WHAT IS REQUIRED: All lines from the one with "# finger tab, curled outwards" through the one with "obj.parent = empty", and only those, are to be reproduced exactly, both ends included.

MATERIAL PROVIDED:
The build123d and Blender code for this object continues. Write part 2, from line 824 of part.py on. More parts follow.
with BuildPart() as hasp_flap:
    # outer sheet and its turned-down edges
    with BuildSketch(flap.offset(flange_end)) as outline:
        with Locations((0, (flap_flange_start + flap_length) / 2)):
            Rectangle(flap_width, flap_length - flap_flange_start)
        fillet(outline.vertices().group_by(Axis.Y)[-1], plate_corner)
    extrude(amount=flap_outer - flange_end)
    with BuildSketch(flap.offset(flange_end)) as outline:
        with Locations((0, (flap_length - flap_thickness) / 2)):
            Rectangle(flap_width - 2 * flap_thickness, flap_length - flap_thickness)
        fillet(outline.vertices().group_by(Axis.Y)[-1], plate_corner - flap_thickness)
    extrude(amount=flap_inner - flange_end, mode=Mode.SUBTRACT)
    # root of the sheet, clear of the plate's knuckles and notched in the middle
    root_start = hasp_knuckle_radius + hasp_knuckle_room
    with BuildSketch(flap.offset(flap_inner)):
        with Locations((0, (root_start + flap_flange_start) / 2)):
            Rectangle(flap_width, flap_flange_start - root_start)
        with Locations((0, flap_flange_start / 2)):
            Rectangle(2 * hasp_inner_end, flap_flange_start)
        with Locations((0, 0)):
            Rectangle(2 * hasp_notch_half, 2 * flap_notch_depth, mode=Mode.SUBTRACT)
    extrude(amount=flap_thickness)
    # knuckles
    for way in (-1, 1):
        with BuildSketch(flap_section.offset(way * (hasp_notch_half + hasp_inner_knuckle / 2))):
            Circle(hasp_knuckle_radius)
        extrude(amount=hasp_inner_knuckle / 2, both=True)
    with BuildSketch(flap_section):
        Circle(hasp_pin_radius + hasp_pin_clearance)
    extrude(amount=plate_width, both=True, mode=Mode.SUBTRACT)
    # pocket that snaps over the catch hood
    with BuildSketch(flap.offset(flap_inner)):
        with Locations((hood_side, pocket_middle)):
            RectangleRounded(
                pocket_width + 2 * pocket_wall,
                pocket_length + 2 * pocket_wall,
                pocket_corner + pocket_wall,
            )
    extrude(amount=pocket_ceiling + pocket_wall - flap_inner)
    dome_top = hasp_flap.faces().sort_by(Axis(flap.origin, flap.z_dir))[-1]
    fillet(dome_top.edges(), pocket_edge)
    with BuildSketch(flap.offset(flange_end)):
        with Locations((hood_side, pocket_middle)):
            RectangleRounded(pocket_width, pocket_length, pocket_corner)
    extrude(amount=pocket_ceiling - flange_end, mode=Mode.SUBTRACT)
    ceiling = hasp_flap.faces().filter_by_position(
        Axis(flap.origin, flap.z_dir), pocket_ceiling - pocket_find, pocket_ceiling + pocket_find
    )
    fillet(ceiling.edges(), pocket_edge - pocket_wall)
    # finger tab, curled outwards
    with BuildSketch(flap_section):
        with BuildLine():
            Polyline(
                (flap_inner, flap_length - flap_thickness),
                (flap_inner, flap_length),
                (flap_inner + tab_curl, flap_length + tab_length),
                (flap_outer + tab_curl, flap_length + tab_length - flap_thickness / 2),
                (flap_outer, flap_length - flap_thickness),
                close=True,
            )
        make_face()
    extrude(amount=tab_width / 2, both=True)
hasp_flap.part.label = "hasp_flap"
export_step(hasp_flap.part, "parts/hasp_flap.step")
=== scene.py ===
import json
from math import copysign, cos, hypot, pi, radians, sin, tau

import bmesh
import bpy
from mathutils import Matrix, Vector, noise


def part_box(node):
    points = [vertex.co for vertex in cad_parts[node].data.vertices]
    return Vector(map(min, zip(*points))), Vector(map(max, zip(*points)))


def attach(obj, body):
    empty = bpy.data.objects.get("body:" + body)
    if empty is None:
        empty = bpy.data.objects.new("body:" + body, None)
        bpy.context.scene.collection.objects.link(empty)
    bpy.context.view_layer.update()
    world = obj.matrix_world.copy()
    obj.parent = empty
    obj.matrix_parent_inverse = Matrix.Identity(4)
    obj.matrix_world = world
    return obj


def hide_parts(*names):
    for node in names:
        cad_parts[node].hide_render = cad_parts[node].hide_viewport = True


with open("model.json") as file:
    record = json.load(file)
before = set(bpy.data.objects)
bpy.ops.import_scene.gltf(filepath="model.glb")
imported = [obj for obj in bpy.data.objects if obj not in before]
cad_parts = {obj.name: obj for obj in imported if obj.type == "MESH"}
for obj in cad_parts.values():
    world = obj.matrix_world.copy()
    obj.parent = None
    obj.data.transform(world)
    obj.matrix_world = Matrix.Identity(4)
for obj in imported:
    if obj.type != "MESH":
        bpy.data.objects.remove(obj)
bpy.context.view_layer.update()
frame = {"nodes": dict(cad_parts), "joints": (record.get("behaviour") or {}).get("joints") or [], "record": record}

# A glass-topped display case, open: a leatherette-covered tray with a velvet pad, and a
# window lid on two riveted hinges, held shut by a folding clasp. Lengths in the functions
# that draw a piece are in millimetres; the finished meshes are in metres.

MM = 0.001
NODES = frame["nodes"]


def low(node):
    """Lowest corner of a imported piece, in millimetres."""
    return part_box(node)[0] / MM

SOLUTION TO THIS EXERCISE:
    # finger tab, curled outwards
    with BuildSketch(flap_section):
        with BuildLine():
            Polyline(
                (flap_inner, flap_length - flap_thickness),
                (flap_inner, flap_length),
                (flap_inner + tab_curl, flap_length + tab_length),
                (flap_outer + tab_curl, flap_length + tab_length - flap_thickness / 2),
                (flap_outer, flap_length - flap_thickness),
                close=True,
            )
        make_face()
    extrude(amount=tab_width / 2, both=True)
hasp_flap.part.label = "hasp_flap"
export_step(hasp_flap.part, "parts/hasp_flap.step")
=== scene.py ===
import json
from math import copysign, cos, hypot, pi, radians, sin, tau

import bmesh
import bpy
from mathutils import Matrix, Vector, noise


def part_box(node):
    points = [vertex.co for vertex in cad_parts[node].data.vertices]
    return Vector(map(min, zip(*points))), Vector(map(max, zip(*points)))


def attach(obj, body):
    empty = bpy.data.objects.get("body:" + body)
    if empty is None:
        empty = bpy.data.objects.new("body:" + body, None)
        bpy.context.scene.collection.objects.link(empty)
    bpy.context.view_layer.update()
    world = obj.matrix_world.copy()
    obj.parent = empty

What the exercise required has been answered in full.